Having outlived his most-excellent co-worker, Silvanus would have possessed the necessary qualifications to write powerfully in the πρόσωπον of Paul so as to steer the churches through the disheartening turmoil of the late 60s and early 70s. Encouraged by the letter to maintain faith in the imminent overthrow of the pagan world order by their crucified Lord, the churches would not only survive the tragic dissolution of the Jewish nation, but also prevail through various crises of their own—eventually stealing the crown from atop the head of the man of lawlessness.

1—Catholic New Testament scholar Raymond Brown does not address 2 Thessalonians specifically in his book The Churches the Apostles Left Behind but he takes a similar approach to other New Testament works penned/ascribed pseudonymously. The Gospels of John and Matthew, the Pastoral Epistles, and the Pauline letters to Ephesus and Colossae each reconfigure apostolic teachings in a unique way so as to meet the needs of the second and third Christian generations.

2—The key features present in both the second Thessalonian letter and in Matthew’s Olivet Discourse are as follows:

  • False messiahs and false sign-prophets will deceive the faithful concerning the arrival of the Lord (Matthew 24:4-8, 23-28, 2 Thessalonians 2:1-2, 9-11).
  • Wars, rumors of wars, earthquakes, and famines will punctuate the international landscape as the world inaugurates its final rebellion (Matthew 24:6-8, 2 Thessalonians 2:3).
  • General “lawlessness” will culminate in the rise of a “lawless one” (Matthew 24:12, 2 Thessalonians 2:3-12).
  • God will take action to mitigate the tribulations of his people; either by holding back catastrophe by means of “the one who restrains [the man of lawlessness]” (i.e. Emperor Claudius, Κλαύδιος=Claudens) or by “cutting short” the days of suffering (2 Thessalonians 2:6-7, Matthew 24:21-22).
  • The Temple will be violated by pagan arrogance as the prophet Daniel proclaimed (Matthew 24:15, 2 Thessalonians 2:4).
  • Christ will appear from Heaven and send his angels to “gather” the faithful and punish evildoers with fire (Matthew 13:41-43, 24:29-31, 2 Thessalonians 1:5-12, 2:1).

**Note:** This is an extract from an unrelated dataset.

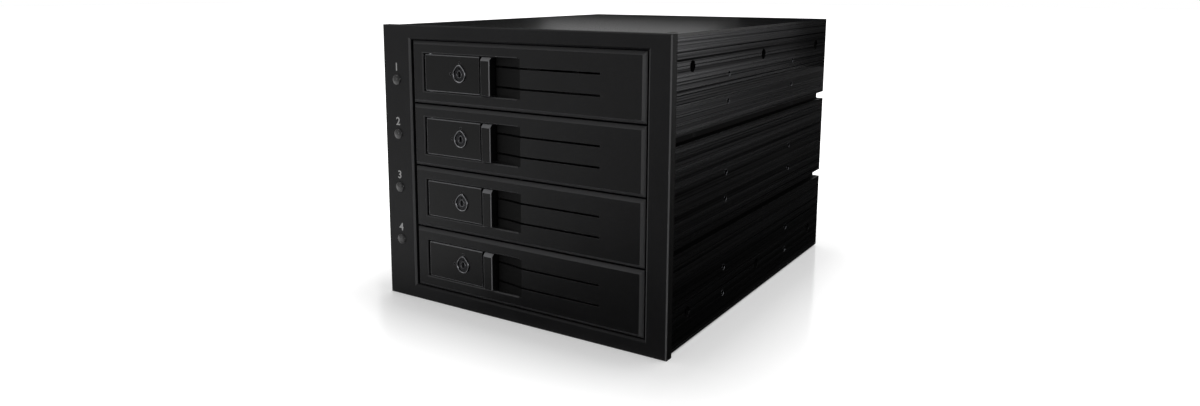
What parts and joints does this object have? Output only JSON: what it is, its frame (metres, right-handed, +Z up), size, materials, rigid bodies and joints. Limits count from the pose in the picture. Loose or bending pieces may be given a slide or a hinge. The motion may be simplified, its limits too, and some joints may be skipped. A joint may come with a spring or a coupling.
{
  "type": "hot swap drive cage",
  "caption": "Black hot swap drive cage with a bezel, slide-out trays with swing levers and key locks, status lamps, a backplane and a rear fan.",
  "frame": {"origin": "centre of the bounding box in X and Y, at its lowest point, the bezel's bottom edge", "axes": "+X to the right as seen from the front, +Y from the bezel to the rear, +Z up"},
  "size_m": [0.1484, 0.1932, 0.1284],
  "materials": {
    "bezel_abs": "moulded, fine spark texture",
    "tray_abs": "moulded, fine spark texture",
    "lever_abs": "moulded, smoother than the tray",
    "brushed_side": "black anodised, brushed lengthwise",
    "coated_sheet": "black powder coat",
    "guide_plastic": "moulded black",
    "circuit_board": "green solder mask",
    "connector_plastic": "moulded black",
    "header_plastic": "natural nylon with tinned pins",
    "capacitor_can": "sleeved can",
    "lens_plastic": "smoked clear",
    "lamp_resin": "clear epoxy",
    "fan_plastic": "moulded black",
    "stator_steel": "laminations with copper windings",
    "bearing_bronze": "sintered bronze",
    "guard_wire": "plated wire",
    "zinc_screws": "zinc plated",
    "black_screws": "black zinc",
    "tray_steel": "black coated sheet",
    "pin_steel": "bright steel",
    "lock_metal": "black nickel zinc casting",
    "cam_steel": "zinc plated steel"
  },
  "bodies": {
    "cage": {"front_bezel": "bezel_abs", "left_side_panel": "brushed_side", "right_side_panel": "brushed_side", "top_cover": "coated_sheet", "bottom_plate": "coated_sheet", "rear_plate": "coated_sheet", "left_guide": "guide_plastic", "right_guide": "guide_plastic", "backplane_board": "circuit_board", "drive_connectors": "connector_plastic", "data_sockets": "connector_plastic", "power_sockets": "connector_plastic", "fan_header": "header_plastic", "board_capacitors": "capacitor_can", "lamp_lenses": "lens_plastic", "lamps": "lamp_resin", "lamp_board": "circuit_board", "fan_housing": "fan_plastic", "fan_stator": "stator_steel", "fan_bearing": "bearing_bronze", "fan_guard": "guard_wire", "bezel_screws": "zinc_screws", "cover_screws": "black_screws", "rear_plate_screws": "black_screws", "board_screws": "zinc_screws", "guide_screws": "black_screws", "fan_screws": "black_screws"},
    "fan": {"fan_rotor": "fan_plastic"},
    "tray_1": {"tray_1_face": "tray_abs", "tray_1_frame": "tray_steel", "tray_1_screws": "zinc_screws", "tray_1_lever_pin": "pin_steel"},
    "lever_1": {"tray_1_lever": "lever_abs", "tray_1_lock_barrel": "lock_metal"},
    "lock_1": {"tray_1_lock_plug": "lock_metal", "tray_1_lock_cam": "cam_steel"},
    "tray_2": {"tray_2_face": "tray_abs", "tray_2_frame": "tray_steel", "tray_2_screws": "zinc_screws", "tray_2_lever_pin": "pin_steel"},
    "lever_2": {"tray_2_lever": "lever_abs", "tray_2_lock_barrel": "lock_metal"},
    "lock_2": {"tray_2_lock_plug": "lock_metal", "tray_2_lock_cam": "cam_steel"},
    "tray_3": {"tray_3_face": "tray_abs", "tray_3_frame": "tray_steel", "tray_3_screws": "zinc_screws", "tray_3_lever_pin": "pin_steel"},
    "lever_3": {"tray_3_lever": "lever_abs", "tray_3_lock_barrel": "lock_metal"},
    "lock_3": {"tray_3_lock_plug": "lock_metal", "tray_3_lock_cam": "cam_steel"},
    "tray_4": {"tray_4_face": "tray_abs", "tray_4_frame": "tray_steel", "tray_4_screws": "zinc_screws", "tray_4_lever_pin": "pin_steel"},
    "lever_4": {"tray_4_lever": "lever_abs", "tray_4_lock_barrel": "lock_metal"},
    "lock_4": {"tray_4_lock_plug": "lock_metal", "tray_4_lock_cam": "cam_steel"}
  },
  "joints": [
    {"name": "tray_1_slide", "type": "slide", "parent": "cage", "child": "tray_1", "axis": [0, -1, 0], "range_m": [0, 0.14]},
    {"name": "lever_1_hinge", "type": "hinge", "parent": "tray_1", "child": "lever_1", "pos_m": [-0.0469, -0.09345, 0.10757], "axis": [0, 0, -1], "range_deg": [0, 75]},
    {"name": "lock_1_turn", "type": "hinge", "parent": "lever_1", "child": "lock_1", "pos_m": [-0.0286, -0.09565, 0.10757], "axis": [0, -1, 0], "range_deg": [0, 90]},
    {"name": "tray_2_slide", "type": "slide", "parent": "cage", "child": "tray_2", "axis": [0, -1, 0], "range_m": [0, 0.14]},
    {"name": "lever_2_hinge", "type": "hinge", "parent": "tray_2", "child": "lever_2", "pos_m": [-0.0469, -0.09345, 0.07872], "axis": [0, 0, -1], "range_deg": [0, 75]},
    {"name": "lock_2_turn", "type": "hinge", "parent": "lever_2", "child": "lock_2", "pos_m": [-0.0286, -0.09565, 0.07872], "axis": [0, -1, 0], "range_deg": [0, 90]},
    {"name": "tray_3_slide", "type": "slide", "parent": "cage", "child": "tray_3", "axis": [0, -1, 0], "range_m": [0, 0.14]},
    {"name": "lever_3_hinge", "type": "hinge", "parent": "tray_3", "child": "lever_3", "pos_m": [-0.0469, -0.09345, 0.04987], "axis": [0, 0, -1], "range_deg": [0, 75]},
    {"name": "lock_3_turn", "type": "hinge", "parent": "lever_3", "child": "lock_3", "pos_m": [-0.0286, -0.09565, 0.04987], "axis": [0, -1, 0], "range_deg": [0, 90]},
    {"name": "tray_4_slide", "type": "slide", "parent": "cage", "child": "tray_4", "axis": [0, -1, 0], "range_m": [0, 0.14]},
    {"name": "lever_4_hinge", "type": "hinge", "parent": "tray_4", "child": "lever_4", "pos_m": [-0.0469, -0.09345, 0.02102], "axis": [0, 0, -1], "range_deg": [0, 75]},
    {"name": "lock_4_turn", "type": "hinge", "parent": "lever_4", "child": "lock_4", "pos_m": [-0.0286, -0.09565, 0.02102], "axis": [0, -1, 0], "range_deg": [0, 90]},
    {"name": "fan_spin", "type": "hinge", "parent": "cage", "child": "fan", "pos_m": [0.018, 0.08, 0.06439], "axis": [0, 1, 0], "continuous": true}
  ]
}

Matthew, of course, knows of the Temple’s ultimate destruction (24:1-2). The scenario relating to the Temple in 2 Thessalonians 2, however, makes no mention of its demise, only its pollution. Matthew (c. 70-80)is therefore perhaps the later compilation of the two but both are deeply concerned with (and eschatologically invested in) the Jewish war with Rome (and its immediate aftermath).

3—”The lawless one laid waste to our land so that none inhabited it, they destroyed young and old and their children together… Being an alien, the enemy (ὁ ἐχθρὸς) acted proudly, and his heart was alien from our God. Whatever was done in the nations, so also was done in Jerusalem… Behold, O Lord, and raise up for them their king, the son of David… that he may purge Jerusalem from the nations that trample her down to destruction… He shall destroy the godless nations with the word of his mouth” (Psalms of Solomon 17:13-27, cf. 2 Thessalonians 2:8).

6 thoughts on “Silvanus to the church of the Thessalonians: Salvaging Paul’s eschatological legacy

  1. Possibly, and something we will never know who authored 2 Thessalonians. It is one of those books that we can see “fixing” going on made necessary by the delay of the kingdom and what became over time failed prophecies of Paul, JBap, Jesus, and the early church. Very good run down of what appears to be at work. Greatest mystery of all is why Luke left out any details whatever of the death of Paul and his demise. At Rome, he said that no one stood with him. Where is the great church? All those in Asia had “left” him.

    J Pyle

    Liked by 1 person

  2. Thanks for the article on Paul’s apocalyptic expectations and 2nd Thessalonians. I have, however, a question on one or your minor points. Why, I wonder, do historians of all stripes so casually assert that Paul (and Peter) was martyred during Nero’s brief Christian persecution in 64CE? I am unaware of any early data supporting such a claim(s). Even the author of Acts, who has every reason to give Paul a heroic sendoff, say’s nothing about the great Apostles death. As for Peter, we have no early info ever placing him in Rome at All. Would appreciate your thoughts on the topic. Thanks.

    Liked by 1 person

    1. I’m not sure. One observation I have is that maybe Paul’s death appears to be a failure of Paul’s mission in Acts (to have a positive audience with Caesar in Rome). It is for this reason he is preserved through shipwreck and trial.


  3. It seems to me the writer of Mark as well as the writer of 2 Thessalonians, envisioned God using the pagan Romans to mete out wrath on the Jews, after which he would pour out wrath on them. That being said, isn’t it possible 2 Thessalonians was written shortly before 64 AD and reflects a view that has evolved since 1 Thessalonians? Perhaps Paul can see that the Romans are going to destroy Jerusalem so he’s developing the tribulation he alludes to in Romans 2:9?

    Liked by 1 person

    1. I think that works. The relation to Matthew’s/Mark’s apocalyptic work is suggestive of a later date to me.

      Interestingly nothing in 2 Thessalonians is framed as judgment upon the Jew and there is no destruction of the Temple.